As I tied the handles of the plastic bag together, I thought about how Jack really did do well this year, how he rode his scooter outside as all the cousins played around him, and when the college kids curled up on the couch for an after-dinner snooze, he joined them in a nearby chair. He seemed at ease with the crowd, comfortable with the noise and chaos and family of the holiday.
Carrying the bag with my bunny out to the garbage I realized; our family is already changing. And that’s a good thing.

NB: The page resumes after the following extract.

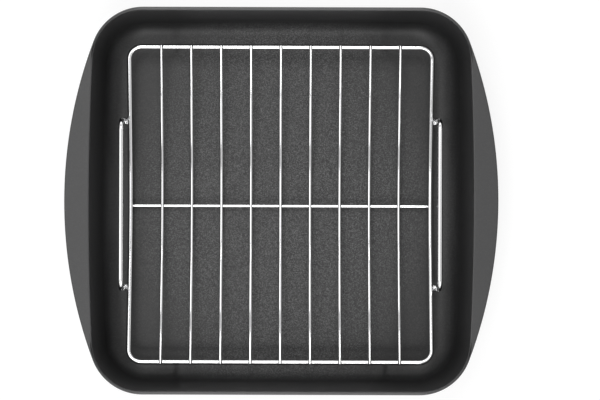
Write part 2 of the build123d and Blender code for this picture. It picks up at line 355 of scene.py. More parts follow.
def plating_material(finishes):
    """Bright plated wire, a little duller where it was welded to the frame's end wires."""
    graph = Graph(bpy.data.materials.new("plating"))
    place = graph.add("ShaderNodeTexCoord", output="Object")
    along = graph.split(place)[1]
    from_end_wire = abs(abs(along - RACK_MIDDLE.y) - LOOP_LENGTH / 2)
    heat = (1.0 - from_end_wire / HEAT_REACH).clamped()
    drawn = graph.noise(place, DRAWN_MARKS, 2.0)
    mottle = graph.noise(place, PLATING_MOTTLE, 3.0)
    tone = graph.blend(heat * HEAT_TINT, rgba(finishes.plating), rgba(finishes.weld))
    roughness = finishes.plating_roughness + (mottle - 0.5) * PLATING_MOTTLE_ROUGHNESS
    roughness = roughness + heat * HEAT_ROUGHNESS
    return surface(tone, roughness, drawn, DRAWN_DEPTH, {"Metallic": 1.0})


def weld_material(finishes):
    """Plating over the rougher skin of a weld."""
    graph = Graph(bpy.data.materials.new("weld_bead"))
    place = graph.add("ShaderNodeTexCoord", output="Object")
    ripple = graph.noise(place, WELD_RIPPLES, 2.0)
    mottle = graph.noise(place, WELD_MOTTLE, 2.0)
    tone = graph.blend(mottle, rgba(finishes.weld), rgba(finishes.plating))
    roughness = finishes.weld_roughness + (mottle - 0.5) * WELD_MOTTLE_ROUGHNESS
    return surface(tone, roughness, ripple, RIPPLE_DEPTH, {"Metallic": 1.0})


def plating():
    """The wires' material, made when it is first asked for."""
    return bpy.data.materials.get("plating") or plating_material(bpy.context.scene.pan_finishes)


def weld_plating():
    """The welds' material, made when it is first asked for."""
    return bpy.data.materials.get("weld_bead") or weld_material(bpy.context.scene.pan_finishes)


# Placing of the pieces


def add_piece(name, mesh, material, body, nodes=()):
    """Link a finished mesh, give it its material, hang it on its body, and hide and check any nodes that it
    stands for.
    """
    piece = bpy.data.objects.new(name, mesh)
    bpy.context.scene.collection.objects.link(piece)
    if material.name not in [held.name for held in mesh.materials if held]:
        mesh.materials.clear()
        mesh.materials.append(material)
    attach(piece, body)
    if nodes:
        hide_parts(*nodes)
        check_fit(piece, nodes)
    return piece


FIT_PLAY = 0.35 * MM


def check_fit(piece, nodes):
    """Stop if a piece isn't the size of the nodes that it stands for."""
    points = [vertex.co for vertex in piece.data.vertices]
    for axis in range(3):
        low = min(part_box(node)[0][axis] for node in nodes)
        high = max(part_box(node)[1][axis] for node in nodes)
        piece_low = min(point[axis] for point in points)
        piece_high = max(point[axis] for point in points)
        if abs(piece_low - low) > FIT_PLAY or abs(piece_high - high) > FIT_PLAY:
            found = f"{piece.name} is {piece_low} to {piece_high} on axis {axis}"
            raise RuntimeError(f"{found}, not {low} to {high}")


# Rings of the casting

END_STEPS = 10
CORNER_STEPS = 26
SIDE_STEPS = 20
FILLET_STEPS = 18
WALL_STEPS = 10
ROUND_STEPS = 8
FLANGE_STEPS = 8
BLEND_STEPS = 6
SHELL_STEPS = 5
FLAT_SHARES = (0.04, 0.2, 0.4, 0.6, 0.8, 0.93)
ROOT_BLEND_START = 0.72
SAME_HEIGHT = 0.001 * MM
SAME_PLACE = 0.001 * MM


def outline(width, depth, corner_radius, side_radius):
    """One ring of the pan: straight ends, round corners and bowed sides, always as many points."""
    side_centre = width / 2 - side_radius
    corner_y = depth / 2 - corner_radius
    corner_x = side_centre + sqrt((side_radius - corner_radius) ** 2 - corner_y**2)
    turn = atan2(corner_y, corner_x - side_centre)
    quarter = []
    for step in range(END_STEPS):
        quarter.append((corner_x * step / END_STEPS, depth / 2))
    for step in range(CORNER_STEPS):
        angle = pi / 2 - (pi / 2 - turn) * step / CORNER_STEPS
        quarter.append((corner_x + corner_radius * cos(angle), corner_y + corner_radius * sin(angle)))
    for step in range(SIDE_STEPS + 1):
        angle = turn * (1 - step / SIDE_STEPS)
        quarter.append((side_centre + side_radius * cos(angle), side_radius * sin(angle)))
    right_half = quarter[:-1] + [(x, -y) for x, y in reversed(quarter)]
    left_half = [(-x, y) for x, y in reversed(right_half)]
    return right_half[:-1] + left_half[:-1]


def angles(first, last, steps):
    """Evenly spaced angles, both ends counted."""
    return [first + (last - first) * step / steps for step in range(steps + 1)]


def lifted(ring, z):
    """A flat outline laid at a height."""
    return [Vector((x, y, z)) for x, y in ring]


def between(first, second, share):
    """A ring part way between two others."""
    return [a.lerp(b, share) for a, b in zip(first, second)]


def shrunk(ring, share):
    """A flat ring drawn in towards the middle."""
    return [Vector((point.x * share, point.y * share, point.z)) for point in ring]


def fillet_inset(radius, draft, height):
    """How far a fillet stands in from a leaning wall, at a height above the flat that it runs into."""
    rise = min(height, radius * (1 - sin(draft)))
    angle = asin(1 - rise / radius)
    return radius / cos(draft) - radius * tan(draft) - radius * cos(angle) + rise * tan(draft)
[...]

Because these are the memories I’ll hold onto long after the glass canisters are broken and the porcelain bunnies are gone, memories of deep pink eggs perched up high, of my children nestling on the couch with their cousins, of my son with autism growing, reaching, and stretching himself to host the Easter party.

April 8, 2013 @ 12:18 pm
Happy Easter to the Cariello Klan. Love you all!!!
April 8, 2013 @ 2:05 pm
I believe I would have let out a nice long wail right alongside you. But, the lesson learned was a beautiful one.
April 8, 2013 @ 5:32 pm
Carrie, loved this. If you look closely at my easter post you might notice the spun sugar egg should have been thrown out years ago. Memories last, decorations not so much.
April 9, 2013 @ 5:50 am
Hi Carrie, I’m new to your blog and absolutely love your stories. Thank you for sharing them with us.